If everybody woke up one morning and stopped using plastic water bottles (we use over 1 million water bottles per minute and 91% are not recycled and eventually end up in the Oceans) we could change the destiny of our Oceans over night. Over night.
Global Warming and Human Rights
Perhaps the most terrible consequence of Global Warming is the loss of basic human rights for the tens of millions of people. Drought and desertification are increasingly causing farmers and their families to become Climate refugees which the UN estimated will form the vast majority of refugees (more than 100 million) by 2050.
A refugee is not only a person going from one place to another, from the moment he or she leaves is house the refugee loses the support of the community, police protection, etc. the refugee is often deprived of every basic human right, as proven by the way in which women and children are treated in many refugees camp today. Global Warming is already the cause of a breakdown of communities and societies.
The poor and the weak will be the first victims of Global Warming. Greatly increased flow of migrants will confront and test the rich world anti-migration sentiment.
Drought will continue to increase over the next ten years. Cape Town or Rome may ran out of water but the rich countries have the means to mitigate the problem. For populations living in Africa or in the Middle East the only option when they will run out of water will be to emigrate and tens of millions will move north towards Europe.
Global Warming and Gariwo
Gariwo through its gardens and activities has been documenting, honoring and giving a voice to the righteous around the planet who have had a social, political and moral impact.

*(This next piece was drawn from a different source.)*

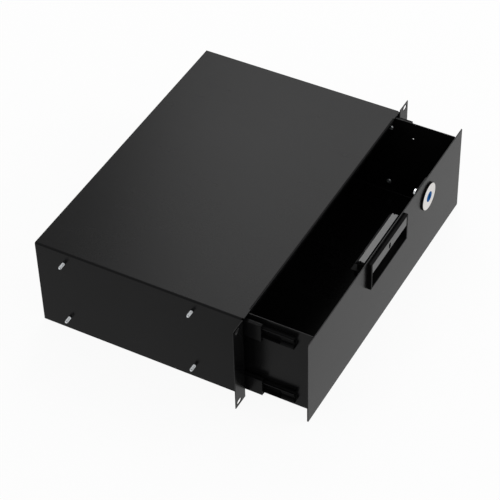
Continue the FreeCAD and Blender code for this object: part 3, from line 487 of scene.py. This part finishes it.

Global Warming, as we have seen, will create drastic social and economical consequence and in particular tens of millions of climate refugees with terrible implications for human rights around the planet. I would go as far as saying it may reevaluate our notions and values on human rights.
Beside climate refugees many environmental activists are being killed, 197 officially in 2017. This does not include the massacre of indigenous tribes in the Amazon, being bullied out of their ancestral land. It shows how our natural resources have become a precious commodity and how much important is to support the people protecting our planet on the front lines.
By creating a prize for environmental activists Gariwo will officially be giving a voice our planet so desperately needs. Global Warming will test the resilience of humanity to the limit. Institutions such as Gariwo, who honor human resilience and have often discovered it and brought it out of the shadows, can play a significant role in accelerating public recognition of the challenge ahead.